Campos (Oct 2007)
“Remédio da Ciência” e “Remédio da Alma”: os usos da secreção do kambô (Phyllomedusa bicolor) nas cidades
Abstract
Desde a metade da última década, em grandes cidades do Brasil, começou a se difundir o uso da secreção da rã arbórea Phyllomedusa bicolor, chamada de kambô.
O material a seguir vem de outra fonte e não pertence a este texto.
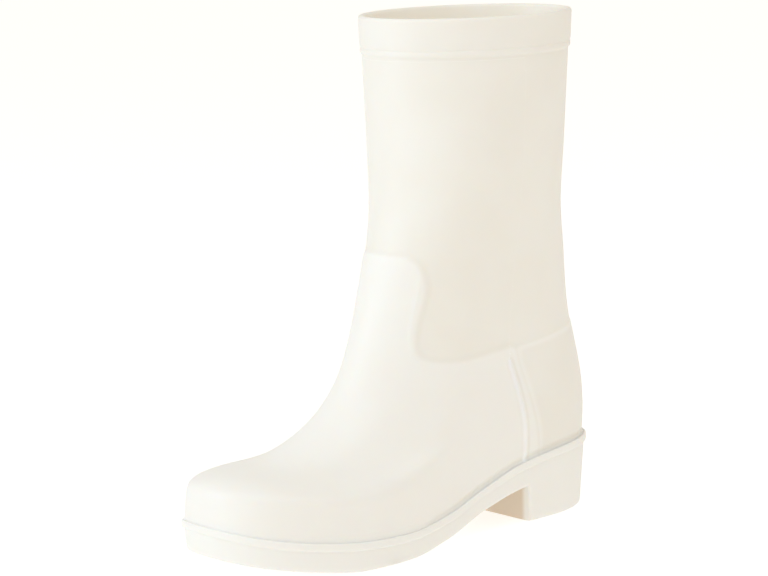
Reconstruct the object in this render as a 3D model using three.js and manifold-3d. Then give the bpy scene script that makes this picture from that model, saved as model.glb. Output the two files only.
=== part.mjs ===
// A left rubber boot: one moulded hollow upper, an outsole with a block heel, and a loose insole.
// Millimetres. +X points to the toe, +Y to the outer side of the foot, +Z up, and the boot stands on Z = 0.
import * as THREE from "three";
import { mergeVertices } from "three/addons/utils/BufferGeometryUtils.js";
import Module from "manifold-3d";

const wasm = await Module();
wasm.setup();

// Driving dimensions of the sole.
const SOLE_LENGTH = 275; // toe tip to the back of the heel, along the ledge
const SOLE_WIDTH = 103; // across the ball
const HEEL_WIDTH = 75; // across the heel seat
const FOREFOOT_SOLE = 16.4; // floor to ledge under the ball
const HEEL_SEAT = 44; // floor to ledge at the back of the heel
const TOE_SPRING = 11.5; // floor to underside at the toe tip
const LIP_HEIGHT = 4.6; // rounded ledge that runs round the sole
const LIP_PROUD = 0.9; // how far the ledge stands out past the sole's side
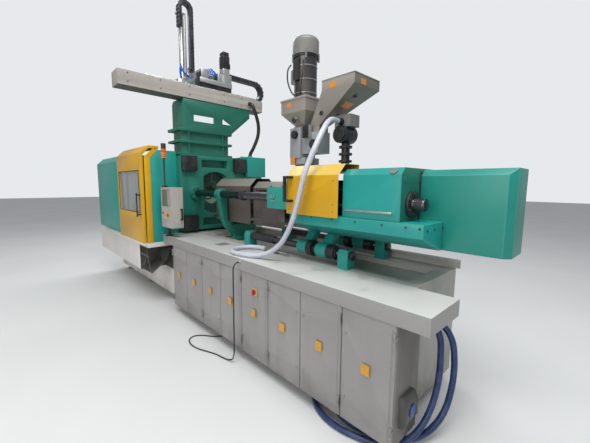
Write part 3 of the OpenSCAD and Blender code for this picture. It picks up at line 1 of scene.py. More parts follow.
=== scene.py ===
"""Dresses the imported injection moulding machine: camera and floor first, then the cords, then each
group of pieces in the order in which the machine is put together, from its beds to its panel."""
import json
import math
import bpy
import bmesh
from mathutils import Matrix, Vector

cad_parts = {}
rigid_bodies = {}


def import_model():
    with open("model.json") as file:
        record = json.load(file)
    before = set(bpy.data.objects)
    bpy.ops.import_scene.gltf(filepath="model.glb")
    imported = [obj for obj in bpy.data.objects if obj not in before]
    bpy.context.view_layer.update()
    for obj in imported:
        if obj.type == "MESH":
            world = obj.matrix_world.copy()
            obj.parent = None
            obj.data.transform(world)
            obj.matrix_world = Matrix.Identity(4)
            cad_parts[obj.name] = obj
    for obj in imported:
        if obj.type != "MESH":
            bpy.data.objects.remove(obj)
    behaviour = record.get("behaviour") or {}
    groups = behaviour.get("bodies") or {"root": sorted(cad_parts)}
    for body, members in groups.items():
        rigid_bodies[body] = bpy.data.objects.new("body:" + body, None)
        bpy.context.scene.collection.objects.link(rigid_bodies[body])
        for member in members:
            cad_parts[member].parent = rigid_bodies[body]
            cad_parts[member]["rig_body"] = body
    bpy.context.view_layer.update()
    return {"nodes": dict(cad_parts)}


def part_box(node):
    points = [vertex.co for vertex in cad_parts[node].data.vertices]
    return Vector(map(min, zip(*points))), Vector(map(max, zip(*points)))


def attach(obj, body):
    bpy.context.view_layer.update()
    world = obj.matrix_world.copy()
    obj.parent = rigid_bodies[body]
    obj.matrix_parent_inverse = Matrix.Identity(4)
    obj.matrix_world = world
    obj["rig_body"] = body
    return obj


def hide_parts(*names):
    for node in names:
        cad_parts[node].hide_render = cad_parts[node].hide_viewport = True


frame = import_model()

# ---- Camera, floor and light
# A hand-held camera stood beyond the injection end, at eye height on the operator's side. The
# machine stands on a pale floor under broad soft light from above, as in a bright hall.
SHIFT = (370.15, 690.416669, 0)
FAR = 1e6
X, Y, Z, FRONT = Vector((1, 0, 0)), Vector((0, 1, 0)), Vector((0, 0, 1)), Vector((0, -1, 0))
EYE, PAN, DIP, ROLL = (4345, -1745, 1866), 46.276, 6.819, 0.45


def spot(x, y, z):
    """A place in the machine's own millimetres, as a point of the part in metres."""
    return Vector(((x - SHIFT[0]) / 1000, (y - SHIFT[1]) / 1000, z / 1000))


def rotation(degrees, axis):
    return Matrix.Rotation(math.radians(degrees), 4, axis)


def add(name, data):
    """A new object in the scene."""
    obj = bpy.data.objects.new(name, data)
    bpy.context.scene.collection.objects.link(obj)
    return obj


camera_data = bpy.data.cameras.new("camera")
camera_data.sensor_width = 36
camera_data.lens = 18.883
camera_data.clip_end = 300
camera = add("camera", camera_data)
camera.matrix_world = (Matrix.Translation(spot(*EYE)) @ rotation(PAN, "Z")
                       @ rotation(90 - DIP, "X") @ rotation(ROLL, "Z"))
bpy.context.scene.camera = camera
bpy.context.scene.view_settings.view_transform = "Standard"


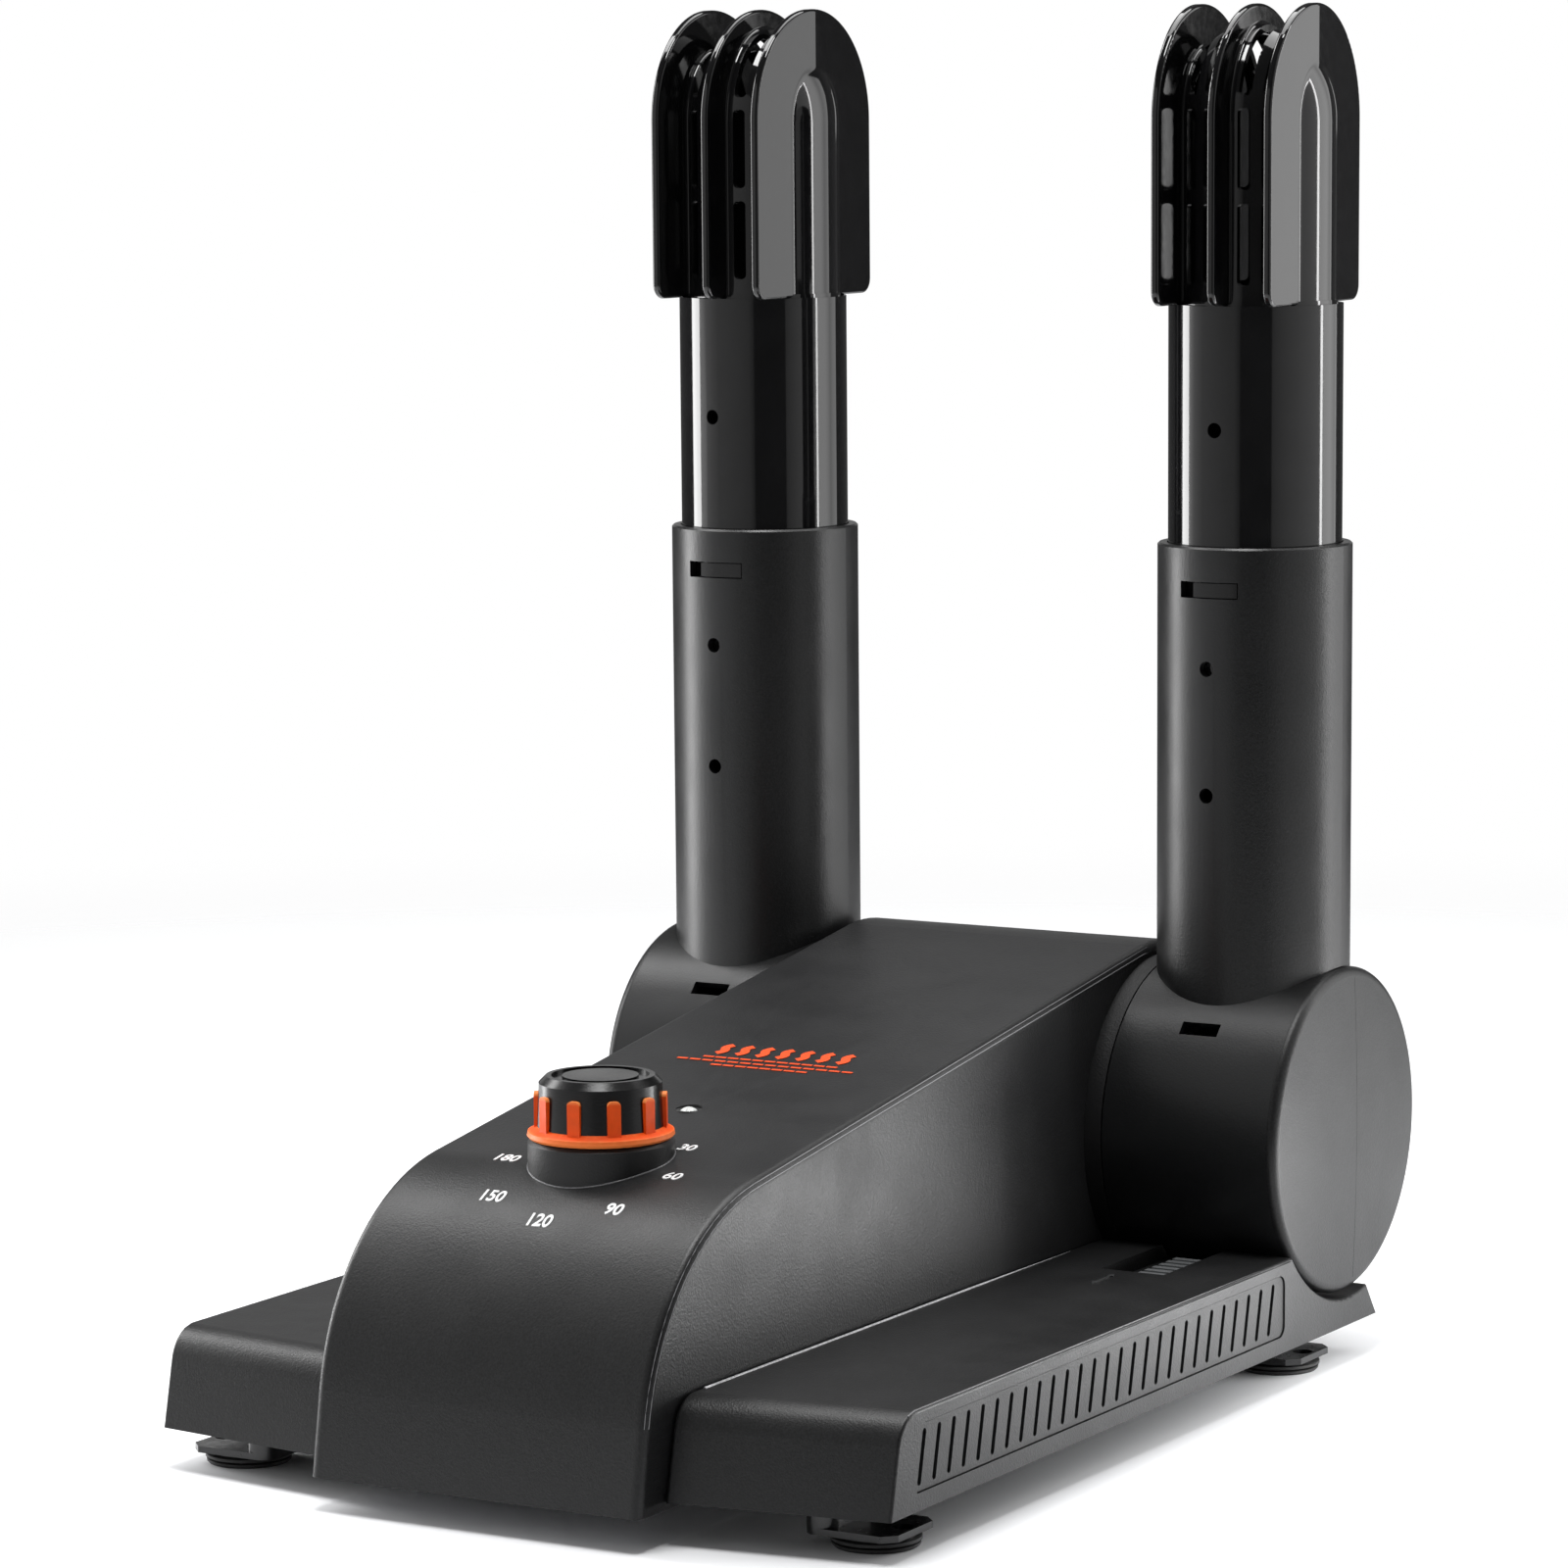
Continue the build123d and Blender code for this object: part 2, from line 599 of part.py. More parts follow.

Tradicionalmente usada como revigorante e estimulante para caça por grupos indígenas do sudoeste amazônico (entre eles, Katukina, Yawanawa e Kaxinawá)2, nos centros urbanos tem havido um duplo interesse pelo kambô: como um “remédio da ciência” – no qual se exaltam suas propriedades bioquímicas – e como um “remédio da alma” – onde o que mais se valoriza é sua “origem indígena”. O kambô tem se difundido, sobretudo, em clínicas de terapias alternativas e no ambiente das religiões ayahuasqueiras brasileiras, isto é, entre adeptos do Santo Daime e da União do Vegetal e de suas dissidências. Os aplicadores são bastante diversos entre si: índios, seringueiros e ex-seringueiros, terapeutas holísticos, líderes ayahuasqueiros e médicos. Neste artigo apresentaremos uma breve etnografia da difusão do kambô, analisando, sobretudo, o discurso que esses diversos aplicadores têm elaborado sobre o uso da secreção3, compreendida por alguns como uma espécie de planta de poder, análoga ao peiote e à ayahuasca.